## DATASET EXCERPT
####################

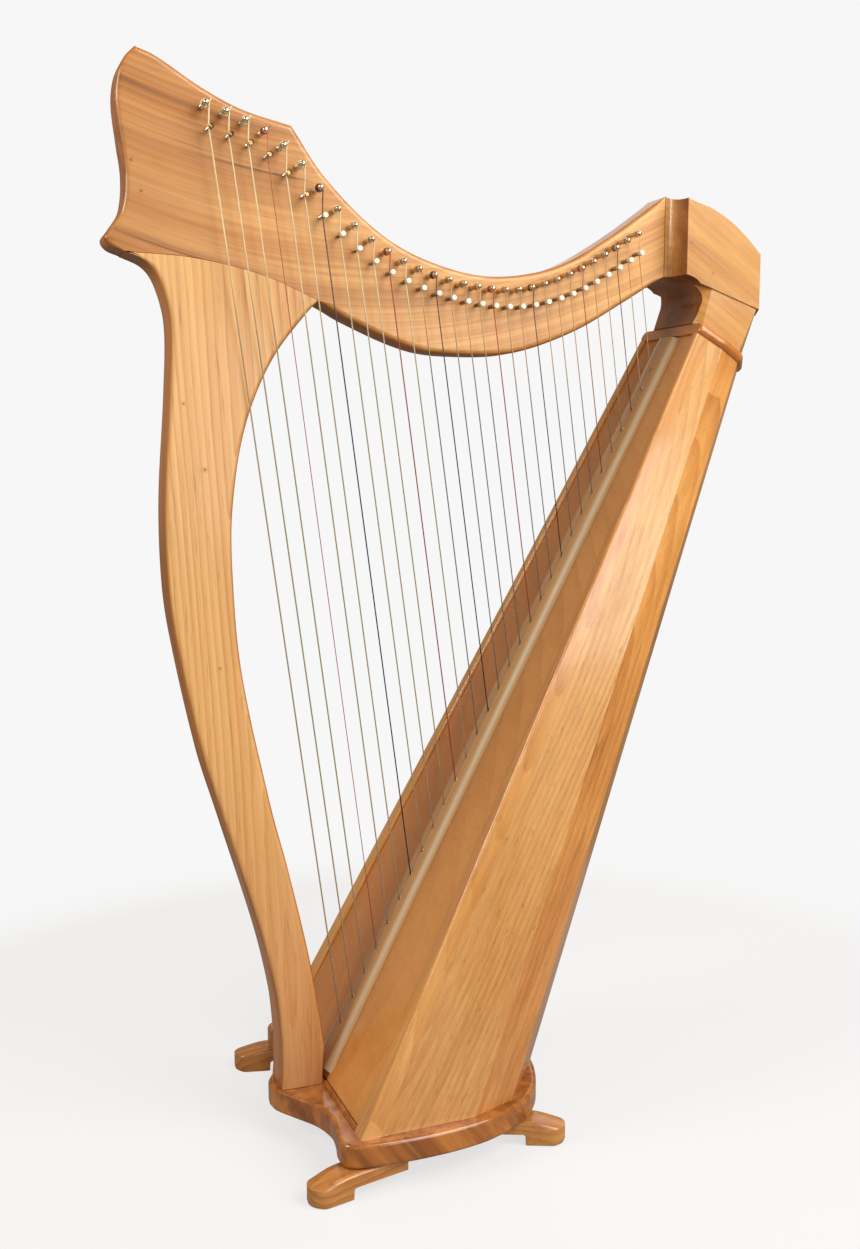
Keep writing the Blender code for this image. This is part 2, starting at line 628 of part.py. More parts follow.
def make_tuning_pins(frame):
    """Each pin turns about y. Its origin is on its axis, midway through the neck."""
    middle = Vector((0, 0, 0))
    near = -NECK_THICKNESS / 2 - TUNING_PIN_REACH
    shaft_end = NECK_THICKNESS / 2 + TUNING_SHAFT_END
    far = NECK_THICKNESS / 2 + TUNING_KEY_REACH
    body = [round_ring(middle + Vector((0, y, 0)), r, 8)
            for y, r in ((near, TUNING_TIP_SHARE * TUNING_PIN_RADIUS),
                         (near + TUNING_TIP_LENGTH, TUNING_PIN_RADIUS),
                         (shaft_end, TUNING_PIN_RADIUS))]
    half = TUNING_SQUARE / 2
    square = [[(x, y, z) for x, z in ((-half, -half), (half, -half), (half, half), (-half, half))]
              for y in (shaft_end - TUNING_SHAFT_LAP, far)]
    mesh = rings_mesh("tuning_pin", [body])
    drive = rings_mesh("tuning_pin_square", [square])
    for i in range(STRINGS):
        pin = piece(f"tuning_pin_{i + 1:02d}", mesh, "nickel", frame, tuning_place(i))
        boolean(pin, tool(f"drive_{i + 1:02d}", drive, pin), "UNION")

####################

## TASK PROMPT
Give the data again, exactly as it stands.

## TASK OUTPUT
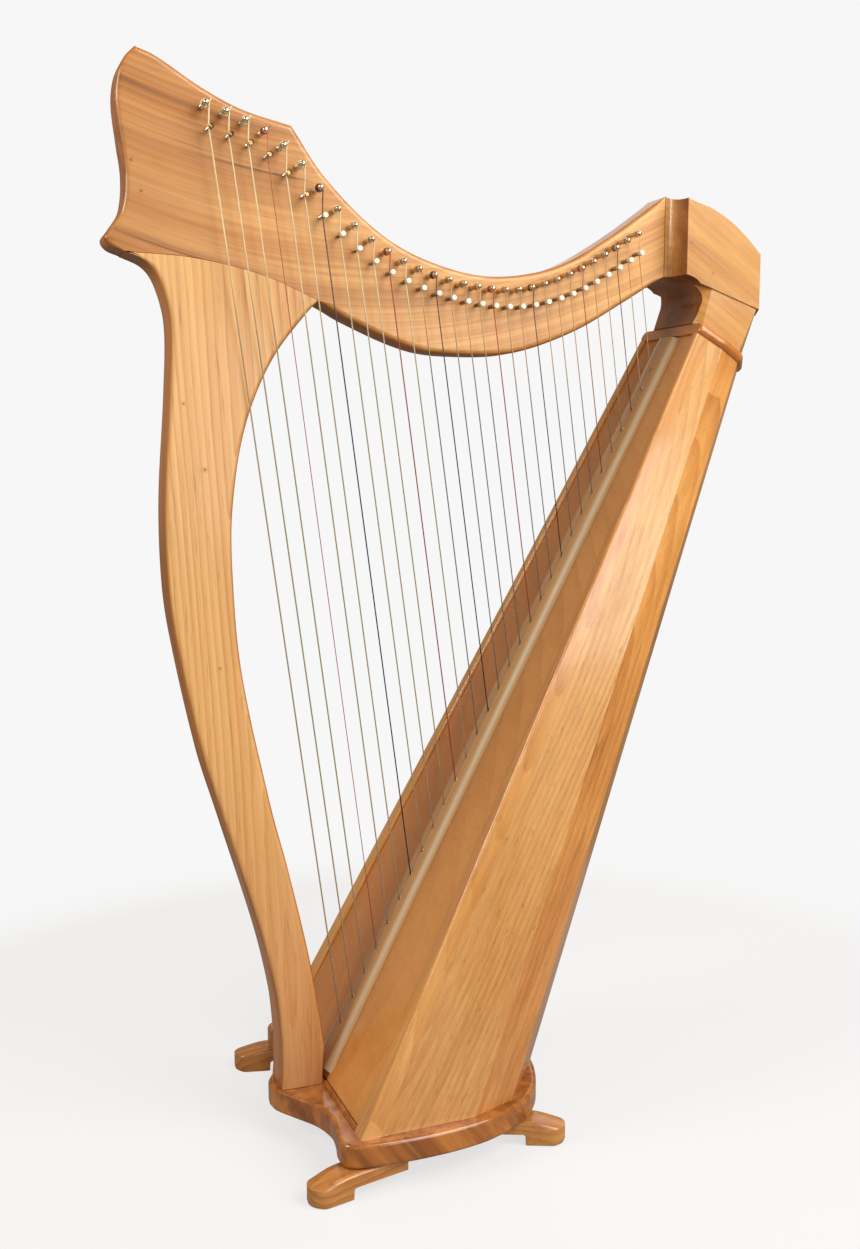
Keep writing the Blender code for this image. This is part 2, starting at line 628 of part.py. More parts follow.
def make_tuning_pins(frame):
    """Each pin turns about y. Its origin is on its axis, midway through the neck."""
    middle = Vector((0, 0, 0))
    near = -NECK_THICKNESS / 2 - TUNING_PIN_REACH
    shaft_end = NECK_THICKNESS / 2 + TUNING_SHAFT_END
    far = NECK_THICKNESS / 2 + TUNING_KEY_REACH
    body = [round_ring(middle + Vector((0, y, 0)), r, 8)
            for y, r in ((near, TUNING_TIP_SHARE * TUNING_PIN_RADIUS),
                         (near + TUNING_TIP_LENGTH, TUNING_PIN_RADIUS),
                         (shaft_end, TUNING_PIN_RADIUS))]
    half = TUNING_SQUARE / 2
    square = [[(x, y, z) for x, z in ((-half, -half), (half, -half), (half, half), (-half, half))]
              for y in (shaft_end - TUNING_SHAFT_LAP, far)]
    mesh = rings_mesh("tuning_pin", [body])
    drive = rings_mesh("tuning_pin_square", [square])
    for i in range(STRINGS):
        pin = piece(f"tuning_pin_{i + 1:02d}", mesh, "nickel", frame, tuning_place(i))
        boolean(pin, tool(f"drive_{i + 1:02d}", drive, pin), "UNION")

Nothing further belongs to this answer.